> **TASK OBJECTIVE**
Restate, word for word, all of the material shown below.

— START —

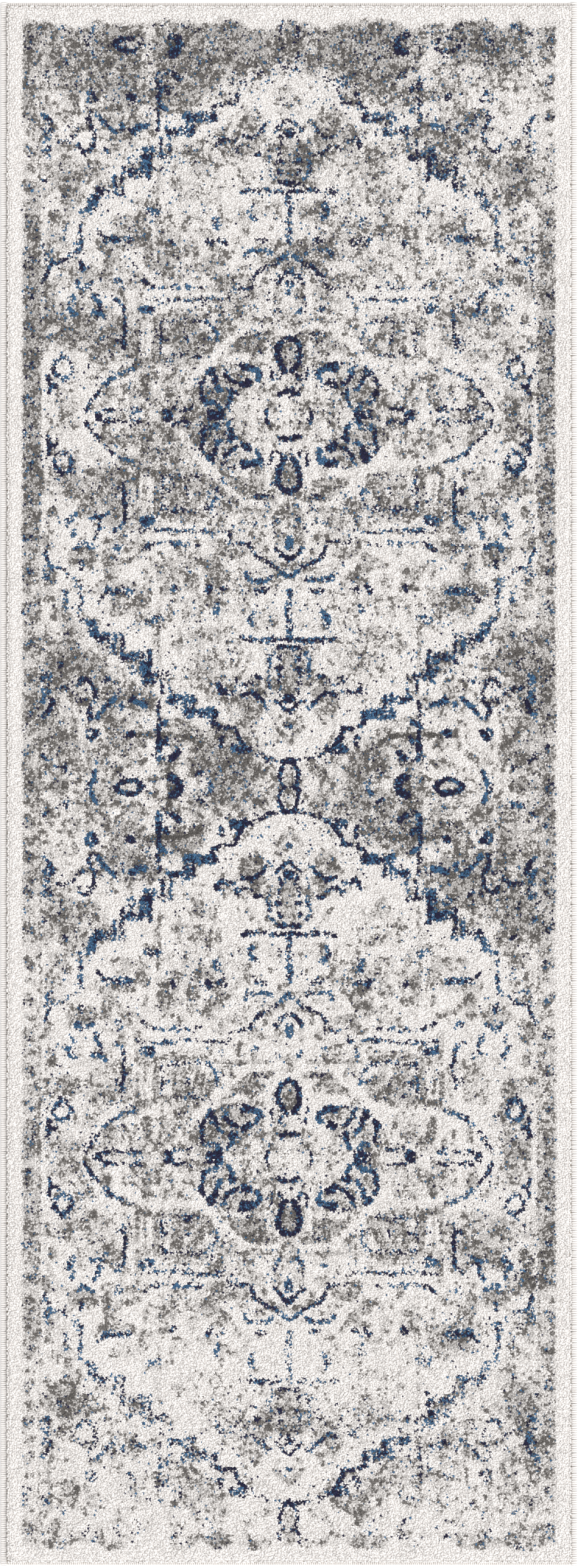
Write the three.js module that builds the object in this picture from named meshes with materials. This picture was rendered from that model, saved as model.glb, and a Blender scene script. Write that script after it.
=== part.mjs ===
// Runner rug: machine-woven cut pile on a jute and cotton ground, latex-sized on the back,
// with thick-yarn serging along the sides and a finer overlock along the ends.
//
// Millimetres. X runs across the rug, Y along it from foot to head, and Z up from the floor.
// The origin is the middle of the underside, where the back coating rests on the floor.

import * as THREE from 'three';

// ---------------------------------------------------------------- driving dimensions

const RUG_WIDTH = 787.4; // 2 ft 7 in, over the serged sides
const RUG_LENGTH = 2133.6; // 7 ft, over the overlocked ends
const CLEARANCE = 0.3; // left between any two pieces that touch

const COATING_THICKNESS = 0.5; // dried latex size on the back
const LOWER_WEFT_THICKNESS = 0.6; // jute shots that the pile loops pass under
const STUFFER_WARP_THICKNESS = 0.5; // straight cotton ends between the two rows of shots
const UPPER_WEFT_THICKNESS = 0.6; // jute shots that the pile stands on

const PILE_HEIGHT = 7.6; // from the upper shots to the cut tips
const PILE_SHOULDER = 2.6; // how far the outermost tufts lean out and round the edge over
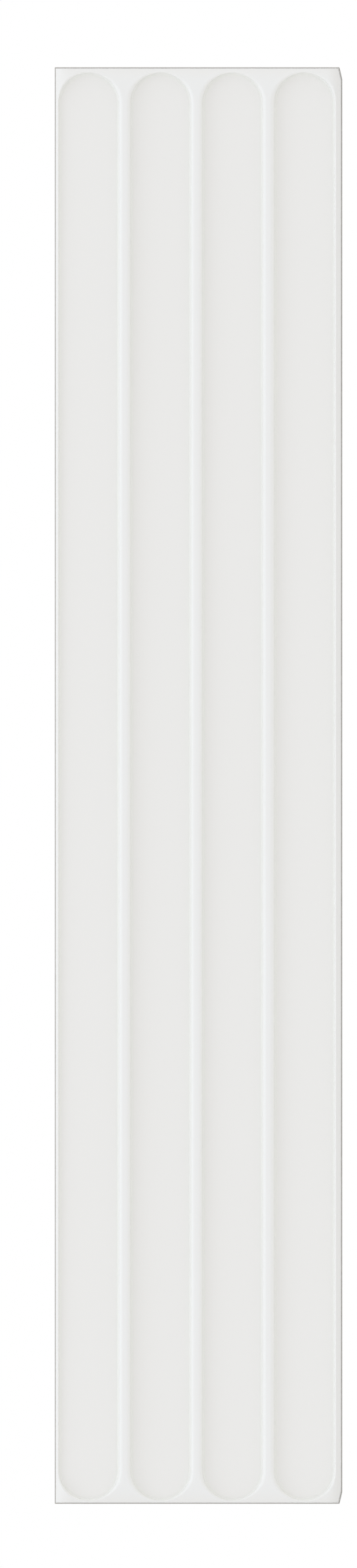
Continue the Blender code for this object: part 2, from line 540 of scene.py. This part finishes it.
def glazeMaterial():
    material = bpy.data.materials.new("whiteGlaze")
    material.use_nodes = True
    tree = material.node_tree
    shader = tree.nodes["Principled BSDF"]
    place = addNode(tree, "ShaderNodeTexCoord").outputs["Object"]
    height = addNode(tree, "ShaderNodeSeparateXYZ", inputs={"Vector": place}).outputs["Y"]
    bare = bareBody(tree, place)
    grain = makeNoise(tree, place, *biscuit["grainNoise"])
    color = mixColor(tree, bare, glazeColor(tree, place, height), biscuitColor(tree, place, height, grain))
    tree.links.new(color, shader.inputs["Base Color"])

    gloss = spreadNoise(tree, place, glaze["glossNoise"], *glaze["roughness"])
    tree.links.new(mixValue(tree, bare, gloss, biscuit["roughness"]), shader.inputs["Roughness"])

    peel = doMath(tree, "MULTIPLY", makeNoise(tree, place, *glaze["peelNoise"]), glaze["peel"])
    relief = {"Height": mixValue(tree, bare, peel, grain),
              "Strength": glaze["bumpStrength"], "Distance": glaze["bumpDistance"]}
    bump = addNode(tree, "ShaderNodeBump", inputs=relief)
    tree.links.new(bump.outputs["Normal"], shader.inputs["Normal"])
    return material


tilePiece = makeTile()
tilePiece.data.materials.append(glazeMaterial())
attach(tilePiece, "root")
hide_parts("skirting_tile")
print("glaze and biscuit on")


# the photograph's frame, in its own pixels
photo = {
    "wide": 455,
    "high": 2000,
    "tileLeft": 70.0,
    "tileRight": 436.0,
    "tileTop": 86.0,
    "tileBottom": 1918.0,
    "distance": 2.0,             # metres in front of the wall
}


def makeCamera():
    perPixel = 2 * halfLong / (photo["tileBottom"] - photo["tileTop"])
    aside = photo["wide"] / 2 - (photo["tileLeft"] + photo["tileRight"]) / 2
    above = (photo["tileTop"] + photo["tileBottom"]) / 2 - photo["high"] / 2
    lens = bpy.data.cameras.new("squareOn")
    lens.type = "ORTHO"
    lens.ortho_scale = photo["high"] * perPixel
    made = bpy.data.objects.new("squareOn", lens)
    made.location = (aside * perPixel, -photo["distance"], above * perPixel)
    made.rotation_euler = (math.radians(90), 0, 0)
    bpy.context.scene.collection.objects.link(made)
    bpy.context.scene.camera = made


# a white tent of light: brighter on the left and the top, with dark screens just behind the tile
tent = {
    "front": 0.92,
    "leftGlow": 0.63,                     # what the bright left side adds, a little cooler
    "leftColor": (0.95, 1.0, 1.07, 1.0),
    "leftFade": (math.radians(24), math.radians(42)),    # where it fades, from the plane of the face
    "aboveGlow": 0.20,
    "aboveFade": (math.radians(14), math.radians(30)),
    "rightGlow": 0.4,
    "rightFade": (math.radians(160), math.radians(180)),
    "leftScreen": 0.5,
    "rightScreen": 0.0,
    "screenBlend": 0.2,                   # how softly one screen passes into the other
    "behind": 1.1,
    "screenDepth": (0.55, 0.90),          # how far back the screens reach
    "blend": 0.05,                        # how softly the front light meets the screens
    "white": (1.0, 1.0, 1.0, 1.0),
    "floorColor": (0.9, 0.9, 0.9, 1.0),
    "floorRoughness": 0.9,
    "floorGap": 0.0002,
    "floorReach": 20.0,
}


def makeTent():
    world = bpy.data.worlds.new("tent")
    bpy.context.scene.world = world
    world.use_nodes = True
    tree = world.node_tree
    tree.nodes.clear()
    axis = addNode(tree, "ShaderNodeTexCoord").outputs["Generated"]
    parts = addNode(tree, "ShaderNodeSeparateXYZ", inputs={"Vector": axis})
    across, away, up = parts.outputs
    left = doMath(tree, "MULTIPLY", across, -1.0)
    toward = doMath(tree, "MULTIPLY", away, -1.0)
    offLeft = doMath(tree, "ARCTAN2", toward, left)
    offTop = doMath(tree, "ARCTAN2", toward, up)
    fromLeft = mapValue(tree, offLeft, *tent["leftFade"], 1.0, 0.0)
    front = doMath(tree, "ADD", tent["front"], doMath(tree, "MULTIPLY", fromLeft, tent["leftGlow"]))
    front = doMath(tree, "ADD", front, mapValue(tree, offTop, *tent["aboveFade"], tent["aboveGlow"], 0.0))
    front = doMath(tree, "ADD", front, mapValue(tree, offLeft, *tent["rightFade"], 0.0, tent["rightGlow"]))
    screen = mapValue(tree, across, -tent["screenBlend"], tent["screenBlend"],
                      tent["leftScreen"], tent["rightScreen"])
    behind = mapValue(tree, away, *tent["screenDepth"], screen, tent["behind"])
    isFront = mapValue(tree, toward, -tent["blend"], tent["blend"])
    level = mixValue(tree, isFront, behind, front)
    fromLeft = doMath(tree, "MULTIPLY", fromLeft, isFront)
    color = mixColor(tree, fromLeft, tent["white"], tent["leftColor"])
    lit = addNode(tree, "ShaderNodeBackground", inputs={"Color": color, "Strength": level})
    seen = addNode(tree, "ShaderNodeBackground", inputs={"Color": tent["white"], "Strength": 1.0})
    rays = addNode(tree, "ShaderNodeLightPath").outputs["Is Camera Ray"]
    both = addNode(tree, "ShaderNodeMixShader", inputs={0: rays, 1: lit.outputs[0], 2: seen.outputs[0]})
    addNode(tree, "ShaderNodeOutputWorld", inputs={"Surface": both.outputs[0]})


def makeFloor():
    bm = bmesh.new()
    reach, z = tent["floorReach"], cadLow.z - tent["floorGap"]
    corners = [(-reach, -reach, z), (reach, -reach, z), (reach, reach, z), (-reach, reach, z)]
    bm.faces.new([bm.verts.new(corner) for corner in corners])
    made = addObject("paleFloor", bm)
    material = bpy.data.materials.new("paleFloor")
    material.use_nodes = True
    shader = material.node_tree.nodes["Principled BSDF"]
    shader.inputs["Base Color"].default_value = tent["floorColor"]
    shader.inputs["Roughness"].default_value = tent["floorRoughness"]
    made.data.materials.append(material)
    made.visible_diffuse = False     # the tent lights the tile from below as well
    made.visible_glossy = False
    made.visible_shadow = False


makeCamera()
makeTent()
makeFloor()
bpy.context.scene.view_settings.view_transform = "Standard"
print("camera, light and floor set")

— END —

> **SOLUTION TO THIS EXERCISE**
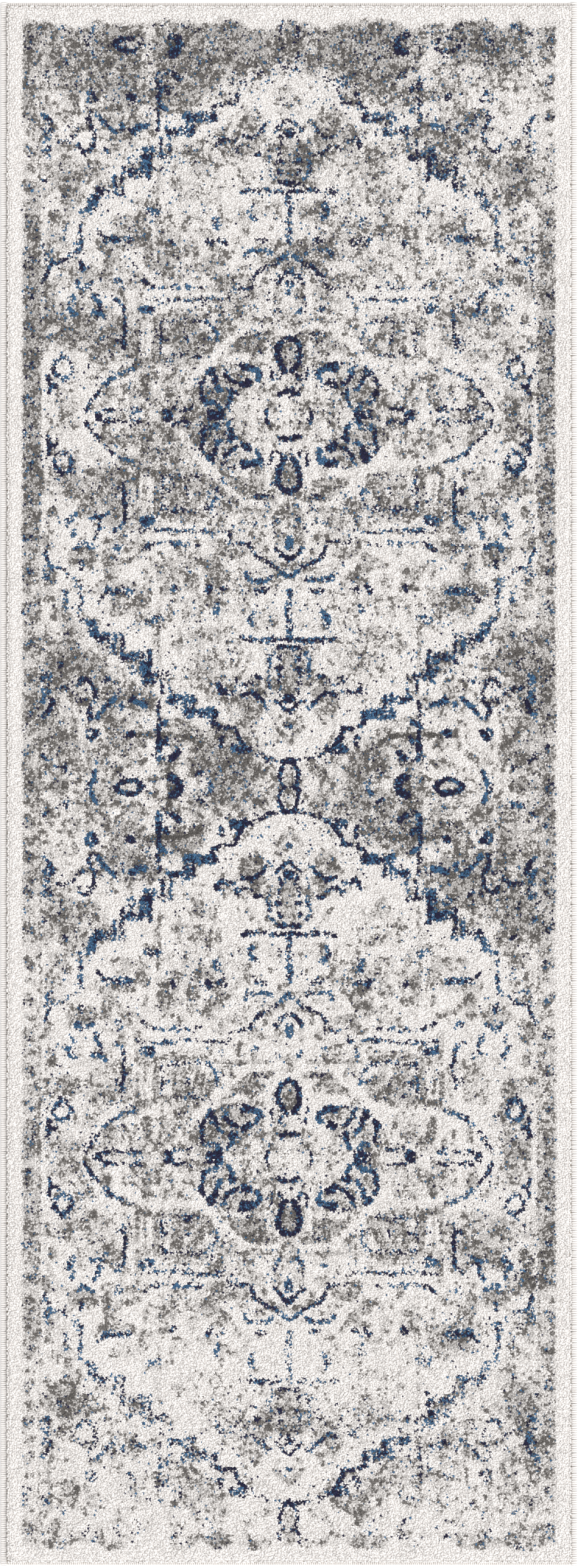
Write the three.js module that builds the object in this picture from named meshes with materials. This picture was rendered from that model, saved as model.glb, and a Blender scene script. Write that script after it.
=== part.mjs ===
// Runner rug: machine-woven cut pile on a jute and cotton ground, latex-sized on the back,
// with thick-yarn serging along the sides and a finer overlock along the ends.
//
// Millimetres. X runs across the rug, Y along it from foot to head, and Z up from the floor.
// The origin is the middle of the underside, where the back coating rests on the floor.

import * as THREE from 'three';

// ---------------------------------------------------------------- driving dimensions

const RUG_WIDTH = 787.4; // 2 ft 7 in, over the serged sides
const RUG_LENGTH = 2133.6; // 7 ft, over the overlocked ends
const CLEARANCE = 0.3; // left between any two pieces that touch

const COATING_THICKNESS = 0.5; // dried latex size on the back
const LOWER_WEFT_THICKNESS = 0.6; // jute shots that the pile loops pass under
const STUFFER_WARP_THICKNESS = 0.5; // straight cotton ends between the two rows of shots
const UPPER_WEFT_THICKNESS = 0.6; // jute shots that the pile stands on

const PILE_HEIGHT = 7.6; // from the upper shots to the cut tips
const PILE_SHOULDER = 2.6; // how far the outermost tufts lean out and round the edge over
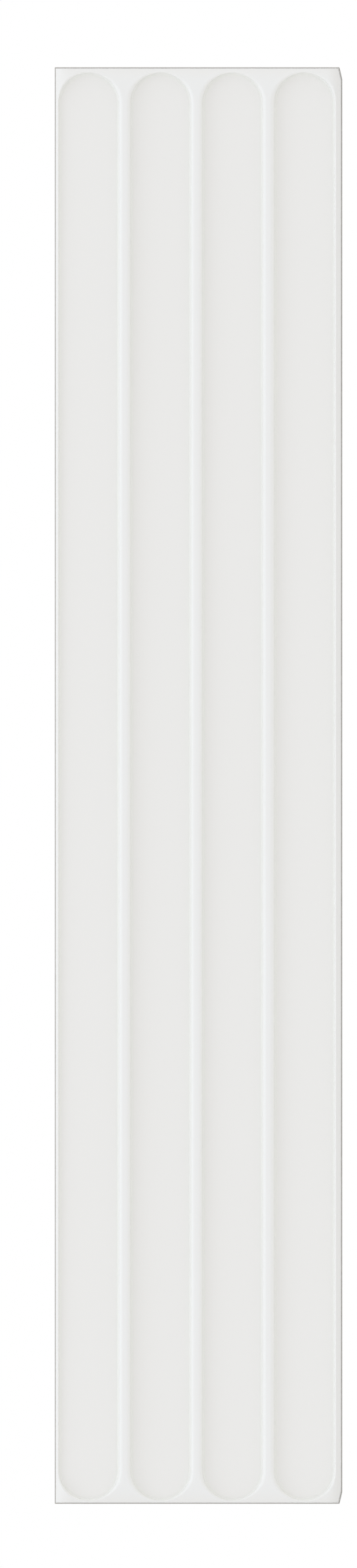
Continue the Blender code for this object: part 2, from line 540 of scene.py. This part finishes it.
def glazeMaterial():
    material = bpy.data.materials.new("whiteGlaze")
    material.use_nodes = True
    tree = material.node_tree
    shader = tree.nodes["Principled BSDF"]
    place = addNode(tree, "ShaderNodeTexCoord").outputs["Object"]
    height = addNode(tree, "ShaderNodeSeparateXYZ", inputs={"Vector": place}).outputs["Y"]
    bare = bareBody(tree, place)
    grain = makeNoise(tree, place, *biscuit["grainNoise"])
    color = mixColor(tree, bare, glazeColor(tree, place, height), biscuitColor(tree, place, height, grain))
    tree.links.new(color, shader.inputs["Base Color"])

    gloss = spreadNoise(tree, place, glaze["glossNoise"], *glaze["roughness"])
    tree.links.new(mixValue(tree, bare, gloss, biscuit["roughness"]), shader.inputs["Roughness"])

    peel = doMath(tree, "MULTIPLY", makeNoise(tree, place, *glaze["peelNoise"]), glaze["peel"])
    relief = {"Height": mixValue(tree, bare, peel, grain),
              "Strength": glaze["bumpStrength"], "Distance": glaze["bumpDistance"]}
    bump = addNode(tree, "ShaderNodeBump", inputs=relief)
    tree.links.new(bump.outputs["Normal"], shader.inputs["Normal"])
    return material


tilePiece = makeTile()
tilePiece.data.materials.append(glazeMaterial())
attach(tilePiece, "root")
hide_parts("skirting_tile")
print("glaze and biscuit on")


# the photograph's frame, in its own pixels
photo = {
    "wide": 455,
    "high": 2000,
    "tileLeft": 70.0,
    "tileRight": 436.0,
    "tileTop": 86.0,
    "tileBottom": 1918.0,
    "distance": 2.0,             # metres in front of the wall
}


def makeCamera():
    perPixel = 2 * halfLong / (photo["tileBottom"] - photo["tileTop"])
    aside = photo["wide"] / 2 - (photo["tileLeft"] + photo["tileRight"]) / 2
    above = (photo["tileTop"] + photo["tileBottom"]) / 2 - photo["high"] / 2
    lens = bpy.data.cameras.new("squareOn")
    lens.type = "ORTHO"
    lens.ortho_scale = photo["high"] * perPixel
    made = bpy.data.objects.new("squareOn", lens)
    made.location = (aside * perPixel, -photo["distance"], above * perPixel)
    made.rotation_euler = (math.radians(90), 0, 0)
    bpy.context.scene.collection.objects.link(made)
    bpy.context.scene.camera = made


# a white tent of light: brighter on the left and the top, with dark screens just behind the tile
tent = {
    "front": 0.92,
    "leftGlow": 0.63,                     # what the bright left side adds, a little cooler
    "leftColor": (0.95, 1.0, 1.07, 1.0),
    "leftFade": (math.radians(24), math.radians(42)),    # where it fades, from the plane of the face
    "aboveGlow": 0.20,
    "aboveFade": (math.radians(14), math.radians(30)),
    "rightGlow": 0.4,
    "rightFade": (math.radians(160), math.radians(180)),
    "leftScreen": 0.5,
    "rightScreen": 0.0,
    "screenBlend": 0.2,                   # how softly one screen passes into the other
    "behind": 1.1,
    "screenDepth": (0.55, 0.90),          # how far back the screens reach
    "blend": 0.05,                        # how softly the front light meets the screens
    "white": (1.0, 1.0, 1.0, 1.0),
    "floorColor": (0.9, 0.9, 0.9, 1.0),
    "floorRoughness": 0.9,
    "floorGap": 0.0002,
    "floorReach": 20.0,
}


def makeTent():
    world = bpy.data.worlds.new("tent")
    bpy.context.scene.world = world
    world.use_nodes = True
    tree = world.node_tree
    tree.nodes.clear()
    axis = addNode(tree, "ShaderNodeTexCoord").outputs["Generated"]
    parts = addNode(tree, "ShaderNodeSeparateXYZ", inputs={"Vector": axis})
    across, away, up = parts.outputs
    left = doMath(tree, "MULTIPLY", across, -1.0)
    toward = doMath(tree, "MULTIPLY", away, -1.0)
    offLeft = doMath(tree, "ARCTAN2", toward, left)
    offTop = doMath(tree, "ARCTAN2", toward, up)
    fromLeft = mapValue(tree, offLeft, *tent["leftFade"], 1.0, 0.0)
    front = doMath(tree, "ADD", tent["front"], doMath(tree, "MULTIPLY", fromLeft, tent["leftGlow"]))
    front = doMath(tree, "ADD", front, mapValue(tree, offTop, *tent["aboveFade"], tent["aboveGlow"], 0.0))
    front = doMath(tree, "ADD", front, mapValue(tree, offLeft, *tent["rightFade"], 0.0, tent["rightGlow"]))
    screen = mapValue(tree, across, -tent["screenBlend"], tent["screenBlend"],
                      tent["leftScreen"], tent["rightScreen"])
    behind = mapValue(tree, away, *tent["screenDepth"], screen, tent["behind"])
    isFront = mapValue(tree, toward, -tent["blend"], tent["blend"])
    level = mixValue(tree, isFront, behind, front)
    fromLeft = doMath(tree, "MULTIPLY", fromLeft, isFront)
    color = mixColor(tree, fromLeft, tent["white"], tent["leftColor"])
    lit = addNode(tree, "ShaderNodeBackground", inputs={"Color": color, "Strength": level})
    seen = addNode(tree, "ShaderNodeBackground", inputs={"Color": tent["white"], "Strength": 1.0})
    rays = addNode(tree, "ShaderNodeLightPath").outputs["Is Camera Ray"]
    both = addNode(tree, "ShaderNodeMixShader", inputs={0: rays, 1: lit.outputs[0], 2: seen.outputs[0]})
    addNode(tree, "ShaderNodeOutputWorld", inputs={"Surface": both.outputs[0]})


def makeFloor():
    bm = bmesh.new()
    reach, z = tent["floorReach"], cadLow.z - tent["floorGap"]
    corners = [(-reach, -reach, z), (reach, -reach, z), (reach, reach, z), (-reach, reach, z)]
    bm.faces.new([bm.verts.new(corner) for corner in corners])
    made = addObject("paleFloor", bm)
    material = bpy.data.materials.new("paleFloor")
    material.use_nodes = True
    shader = material.node_tree.nodes["Principled BSDF"]
    shader.inputs["Base Color"].default_value = tent["floorColor"]
    shader.inputs["Roughness"].default_value = tent["floorRoughness"]
    made.data.materials.append(material)
    made.visible_diffuse = False     # the tent lights the tile from below as well
    made.visible_glossy = False
    made.visible_shadow = False


makeCamera()
makeTent()
makeFloor()
bpy.context.scene.view_settings.view_transform = "Standard"
print("camera, light and floor set")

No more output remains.